Rise in space tourism, rocket launches pose new threat to ozone layer, researchers warn
Joanna YORK
Tue, 7 February 2023
© Craig Bailey, AP
New research shows that increased space travel could undo efforts to repair the hole in the ozone layer. Successful global coordination to ban harmful chlorofluorocarbon (CFC) gasses and restore the ozone was a rare climate triumph – but can it be replicated in the face of a potential new threat?
Researchers in New Zealand have warned that expected increases in space travel are likely to damage the Earth’s ozone layer if coordinated action is not taken.
Although emissions from rocket launches are currently relatively small compared to other human activities, they could grow to rival emissions from the aviation industry in coming decades, researchers from the University of Canterbury wrote in a new article published in the Journal of the Royal Society of New Zealand.
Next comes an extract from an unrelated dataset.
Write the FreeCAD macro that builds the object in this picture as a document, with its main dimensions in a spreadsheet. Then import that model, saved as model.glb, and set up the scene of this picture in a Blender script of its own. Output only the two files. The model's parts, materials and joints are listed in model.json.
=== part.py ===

“Many emissions products from rocket launches are ozone-depleting, and the threat to the ozone layer could be significant,” they wrote.
The ozone is a protective layer of the atmosphere that sits 15 to 50km above the Earth’s surface and absorbs almost all of the sun’s UV light, which can be harmful to humans and wildlife.
Rocket launches pose a danger to the Earth’s protective layer as they emit damaging gasses and particles “directly into the middle and upper atmosphere, where the protective ozone layer resides”, the researchers wrote.
There is strong precedent for introducing regulatory framework to protect the atmosphere.